───── Source material ─────
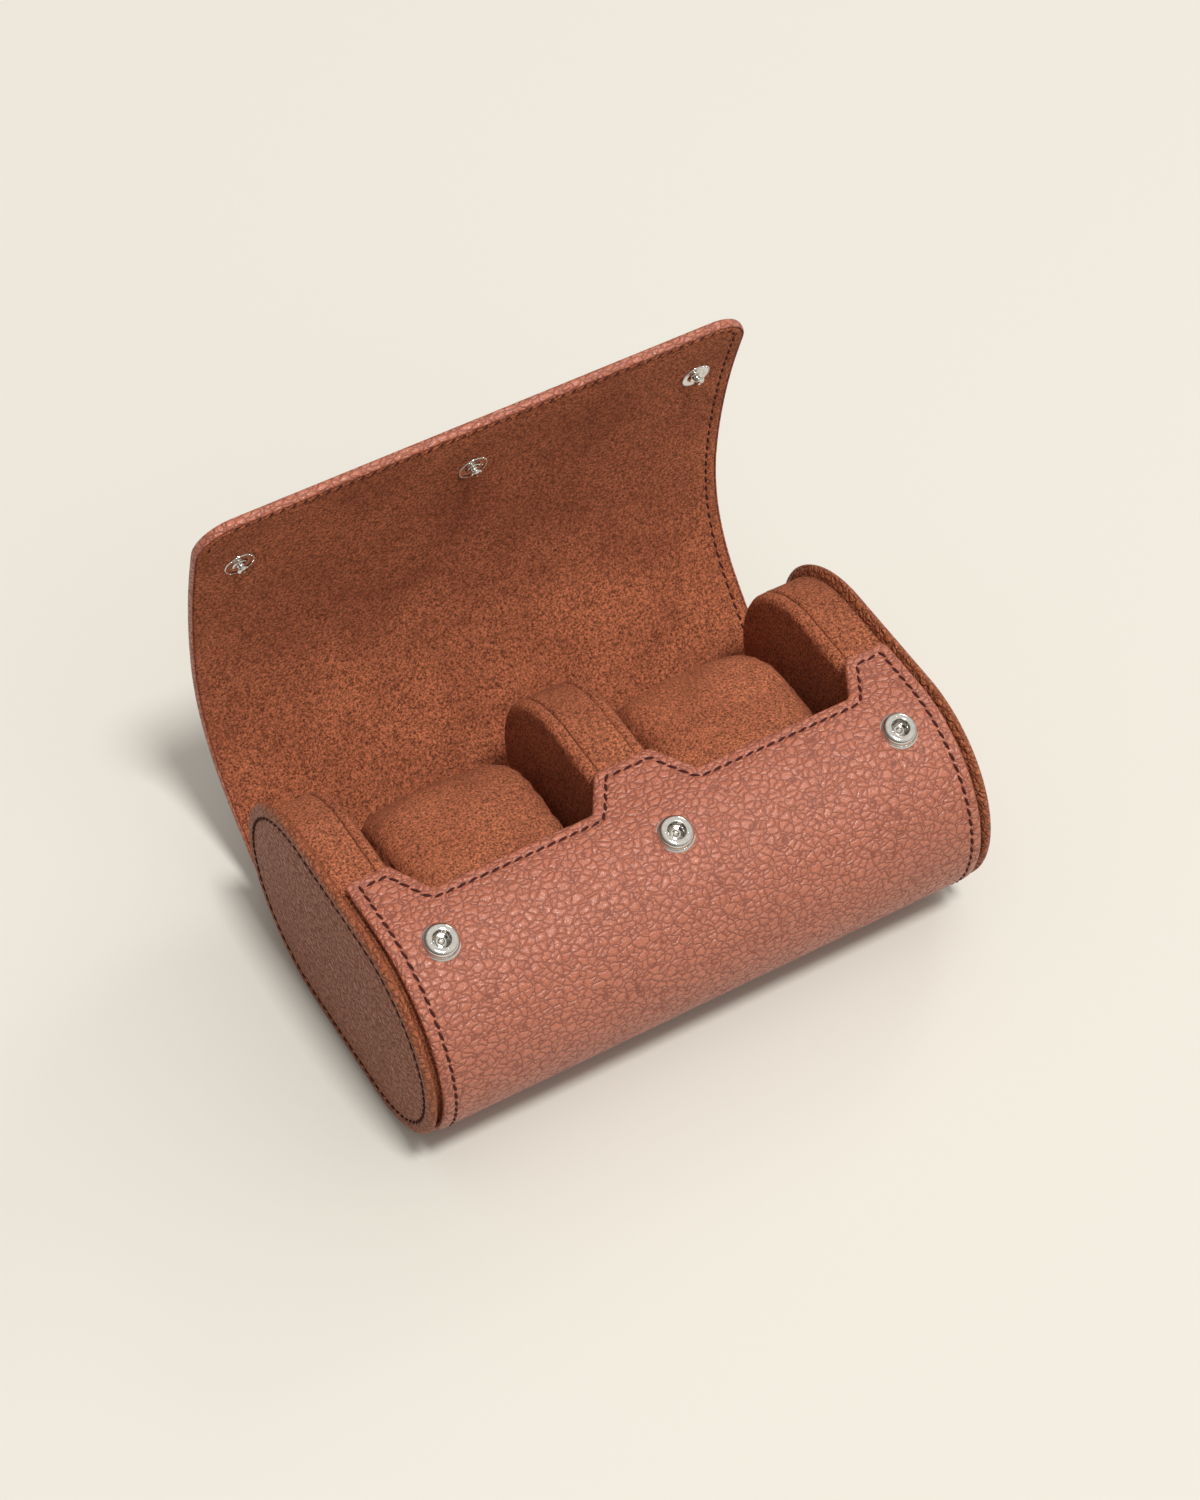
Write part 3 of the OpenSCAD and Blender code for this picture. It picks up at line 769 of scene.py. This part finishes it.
def hang_on_flap(pieces):
    """Lets each piece of a layer turn with the two strips that its bend joins."""
    bodies = ["case"] + ["strip_%d" % (i + 1) for i in range(strips)]
    for k, piece in enumerate(pieces):
        start, end = [Vector((0, *mids[i])) * MM for i in (k, k + 1)]
        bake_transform(piece, bodies[k], bodies[k + 1], start=start, end=end)


outer = -flap_t / 2
flap_rim = [((1.3, 0.75), -0.1), ((1.25, 0.7), 0.9), ((1.05, 0.5), 1.22), ((0.7, 0.3), 1.3),
            ((0.3, 0.1), 1.0), ((0.06, 0.02), 0.5)]
flap_rim += [((inset, inset), height) for inset, height in
             ((0, 0.0), (0.06, -0.6), (0.3, -1.08), (0.7, -1.38), (1.2, outer), (1.9, outer - 0.04),
              (2.6, outer), (2.95, outer + 0.14), (sewn_in, outer + 0.26), (3.65, outer + 0.14),
              (4.1, outer), (6, outer))]
leather_parts = flap_pieces("flap_hide", flap_rim, pebbled_leather, 1.2)
for i, piece in enumerate(leather_parts):
    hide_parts("flap_leather_%d" % (i + 1))
hang_on_flap(leather_parts)

flap_bed = [((2.2, 1.8), -0.05), ((1.32, 0.78), -0.05), ((1.28, 0.74), 0.7), ((1.45, 0.9), 1.2),
            ((1.75, 1.4), 1.46), ((2.1, 2.4), 1.52), ((2.4, 3.1), 1.46), ((2.7, 3.45), 1.34),
            ((2.9, 3.7), 1.26), ((3.2, 3.95), 1.34), ((3.6, 4.3), 1.45), ((6, 6), 1.52)]
lining_parts = flap_pieces("flap_suede", flap_bed, rust_suede, 1.6)
for i, piece in enumerate(lining_parts):
    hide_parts("flap_lining_%d" % (i + 1))
hang_on_flap(lining_parts)

stitch_parts = []
seams = (((sewn_in, sewn_in), outer, -1), ((2.0, 3.7), 1.36, 1))
places = [(at, way, height, up) for inset, height, up in seams
          for at, way in even_places(flap_outline(inset)[:-1], stitch_pitch)]
for k in range(strips):
    bm = bmesh.new()
    for at, way, height, up in places:
        if k == min(strips - 1, int(at[1] / strip_l + 0.5)):
            sunk = 0.44 if up < 0 and at[1] < 2 * strip_l else 0.1
            stitch(bm, at, way, height - up * sunk, up=up)
    stitch_parts.append(finish_piece(bm, "flap_stitches_%d" % (k + 1), along_flap, [thread_material]))
hang_on_flap(stitch_parts)

# Ring snaps.
# Three nickel sockets on the front, domed rings with a beaded rim and a wire spring behind
# their hole, and three studs on the lining of the flap. Posts rivet each through the leather.

nickel, tree, shader = new_material("polished_nickel")
place = node(tree, "ShaderNodeTexCoord")
wear_and_painted_reflection = node(tree, "ShaderNodeTexNoise", Scale=900, Detail=3)
tree.links.new(place.outputs["Object"], wear_and_painted_reflection.inputs["Vector"])
polish = node(tree, "ShaderNodeMapRange")
polish.inputs["From Min"].default_value = 0.4
polish.inputs["From Max"].default_value = 0.75
polish.inputs["To Min"].default_value = 0.06
polish.inputs["To Max"].default_value = 0.18
tree.links.new(wear_and_painted_reflection.outputs["Fac"], polish.inputs["Value"])
tree.links.new(polish.outputs[0], shader.inputs["Roughness"])
# the darker blotches in the nickel's colour are painted reflection, standing for dark surroundings the metal
# would mirror; the same noise varies the polish
tone = node(tree, "ShaderNodeMix", data_type="RGBA")
tone.inputs[6].default_value = (0.86, 0.84, 0.80, 1)
tone.inputs[7].default_value = (0.50, 0.48, 0.45, 1)
tree.links.new(wear_and_painted_reflection.outputs["Fac"], tone.inputs[0])
tree.links.new(tone.outputs[2], shader.inputs["Base Color"])
bump = node(tree, "ShaderNodeBump")
bump.inputs["Distance"].default_value = 0.00003
tree.links.new(wear_and_painted_reflection.outputs["Fac"], bump.inputs["Height"])
tree.links.new(bump.outputs[0], shader.inputs["Normal"])
shader.inputs["Metallic"].default_value = 1.0

base_r = case_r - 0.8
socket_r, socket_h, hole_r = 5.3, 2.95, 2.4
stud_r, stud_h = 4.35, 3.05


def turned_part(bm, profile, steps=64):
    """A part turned on a lathe: a closed profile of radius and height, spun round."""
    rings = [[bm.verts.new((r * math.cos(a), r * math.sin(a), z)) for a in
              (2 * math.pi * i / steps for i in range(steps))] if r > 1e-6 else [bm.verts.new((0, 0, z))]
             for r, z in profile]
    for low, high in zip(rings, rings[1:] + rings[:1]):
        if len(low) == len(high) == 1:
            continue
        for i in range(steps):
            j = (i + 1) % steps
            corners = [low[i % len(low)], low[j % len(low)], high[j % len(high)], high[i % len(high)]]
            bm.faces.new(list(dict.fromkeys(corners)))


def beads(bm, radius, height, size, count):
    """A ring of small round beads pressed into the metal."""
    for i in range(count):
        a = 2 * math.pi * i / count
        bmesh.ops.create_icosphere(bm, subdivisions=1, radius=size, matrix=Matrix.Translation(
            (radius * math.cos(a), radius * math.sin(a), height)))


def arc_profile(centre, radius, start, end, steps):
    """Points of a lathe profile along an arc, from one angle in degrees to another."""
    angles = [math.radians(start + (end - start) * i / steps) for i in range(steps + 1)]
    return [(centre[0] + radius * math.cos(a), centre[1] + radius * math.sin(a)) for a in angles]


def socket_frame(i):
    return Matrix.Translation((i * snap_gap, -core_c, case_r)) @ Matrix.Rotation(snap_tilt, 4, "X")


def stud_frame(i):
    k = strips - 2
    at = (hinges[k] + hinges[k + 1]) / 2
    return Matrix.Translation((i * snap_gap, at[0], at[1])) @ Matrix.Rotation(math.radians(slopes[k]), 4, "X")


socket_profile = [(hole_r, 0.3), (0.0, 0.3), (0.0, 0.02), (socket_r - 0.4, 0.02)]
socket_profile += arc_profile((socket_r - 0.36, 0.36), 0.34, -90, 80, 6)
socket_profile += [(socket_r - 0.62, 0.78)] + arc_profile((socket_r - 1.05, 1.02), 0.34, 10, 70, 3)
socket_profile += arc_profile((3.28, socket_h - 1.42), 1.42, 12, 92, 12)
socket_profile += arc_profile((hole_r + 0.28, socket_h - 0.3), 0.26, 95, 180, 4)
socket_profile += [(hole_r + 0.02, 2.05), (hole_r + 0.5, 2.0), (hole_r + 0.55, 1.5), (hole_r, 1.42)]
eyelet = [(0.55, 0.3), (0.55, 0.7)] + arc_profile((1.2, 0.55), 0.52, 150, -10, 8) + [(1.72, 0.3)]
rivet_post = [(0.0, -1.6), (4.5, -1.6), (4.5, -1.25), (1.5, -1.2), (1.5, 0.0), (0.0, 0.0)]
wire_half, wire_r = 2.2, 0.26
for i, name in ((-1, "left"), (0, "middle"), (1, "right")):
    bm = bmesh.new()
    turned_part(bm, socket_profile)
    beads(bm, socket_r - 0.70, 0.80, 0.20, 72)
    beads(bm, 3.02, socket_h - 0.04, 0.085, 48)
    for way in (-1, 1):
        along = [-wire_half + 2 * wire_half * j / 16 for j in range(17)]
        wire = [Vector((way * (1.95 + 0.75 * (t / wire_half) ** 2), t, 1.75)) for t in along]
        for a, b in zip(wire, wire[1:]):
            length = (b - a).length * 1.08
            turn_to = (b - a).to_track_quat("Z", "Y").to_matrix().to_4x4()
            bmesh.ops.create_cone(bm, cap_ends=True, segments=10, radius1=wire_r, radius2=wire_r,
                                  depth=length, matrix=Matrix.Translation((a + b) / 2) @ turn_to)
    turned_part(bm, eyelet, 40)
    turned_part(bm, rivet_post, 40)
    bmesh.ops.recalc_face_normals(bm, faces=bm.faces)
    bmesh.ops.translate(bm, vec=(0, 0, base_r), verts=bm.verts)
    bmesh.ops.transform(bm, matrix=socket_frame(i), verts=bm.verts)
    socket_piece = finish_piece(bm, "socket_" + name, None, [nickel])
    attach(socket_piece, "case")
    if i == 0:
        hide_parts("snap_sockets", "socket_springs", "socket_posts")

head_r = 2.2
stud_profile = [(0.0, 0.02), (stud_r - 0.25, 0.02)]
stud_profile += arc_profile((stud_r - 0.22, 0.24), 0.22, -90, 90, 6)
stud_profile += [(3.5, 0.42), (3.2, 0.34), (2.5, 0.36), (2.05, 0.62)]
stud_profile += arc_profile((1.75, 0.62), 0.24, 10, 90, 4)
stud_profile += [(1.15, 0.8), (0.92, 1.05), (0.9, 1.85), (1.1, 1.98), (1.5, 2.0)]
stud_profile += arc_profile((1.42, 2.19), 0.18, -60, 60, 4)
stud_profile += arc_profile((0, stud_h - head_r), head_r, 48, 70, 5)
stud_profile += [(0.42, stud_h - 0.05), (0.28, stud_h - 0.3), (0.0, stud_h - 0.36)]
for i, name in ((-1, "left"), (0, "middle"), (1, "right")):
    bm = bmesh.new()
    turned_part(bm, stud_profile)
    beads(bm, stud_r - 0.28, 0.42, 0.17, 60)
    beads(bm, 2.62, 0.34, 0.10, 36)
    bmesh.ops.recalc_face_normals(bm, faces=bm.faces)
    bmesh.ops.translate(bm, vec=(0, 0, flap_t / 2), verts=bm.verts)
    bmesh.ops.transform(bm, matrix=stud_frame(i), verts=bm.verts)
    stud_piece = finish_piece(bm, "stud_" + name, None, [nickel])
    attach(stud_piece, "strip_%d" % (strips - 1))
    if i == 0:
        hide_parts("snap_studs", "stud_posts")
─────
Instructions for the task =
Beginning at the top of the data, extract each line through the line containing "bake_transform(piece, bodies[k], bodies[k" and return those lines exactly, with nothing added.

Output for this exercise =
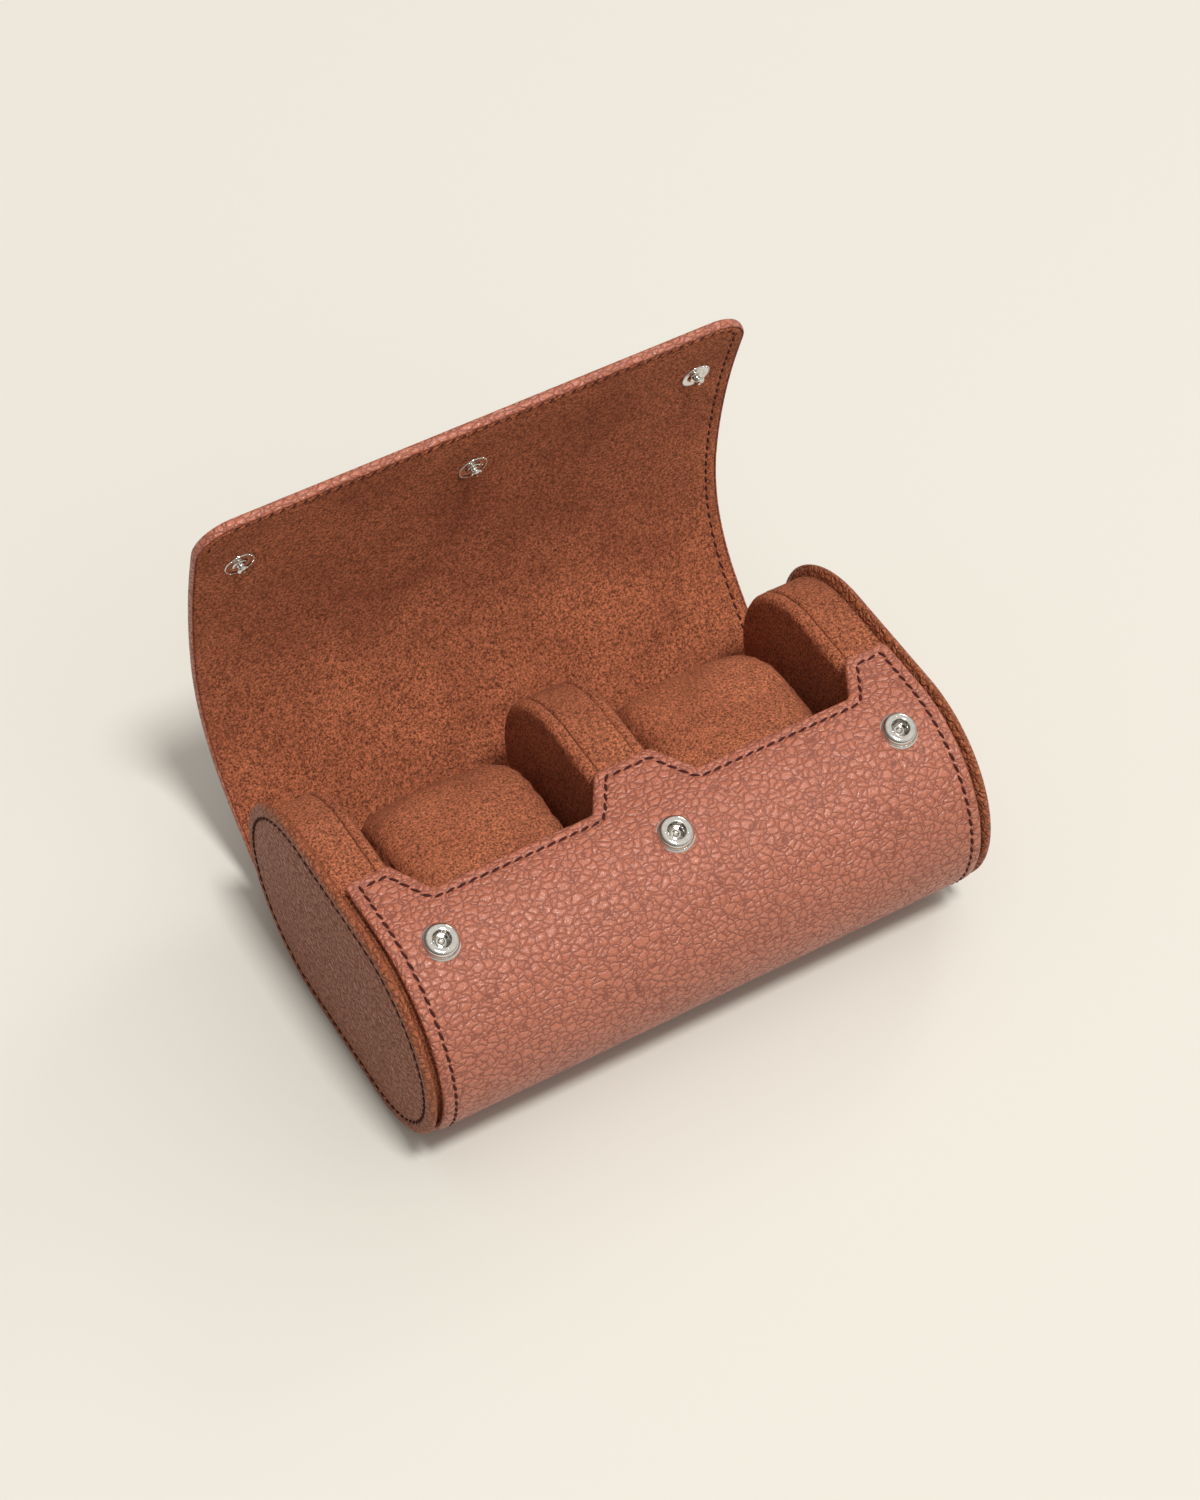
Write part 3 of the OpenSCAD and Blender code for this picture. It picks up at line 769 of scene.py. This part finishes it.
def hang_on_flap(pieces):
    """Lets each piece of a layer turn with the two strips that its bend joins."""
    bodies = ["case"] + ["strip_%d" % (i + 1) for i in range(strips)]
    for k, piece in enumerate(pieces):
        start, end = [Vector((0, *mids[i])) * MM for i in (k, k + 1)]
        bake_transform(piece, bodies[k], bodies[k + 1], start=start, end=end)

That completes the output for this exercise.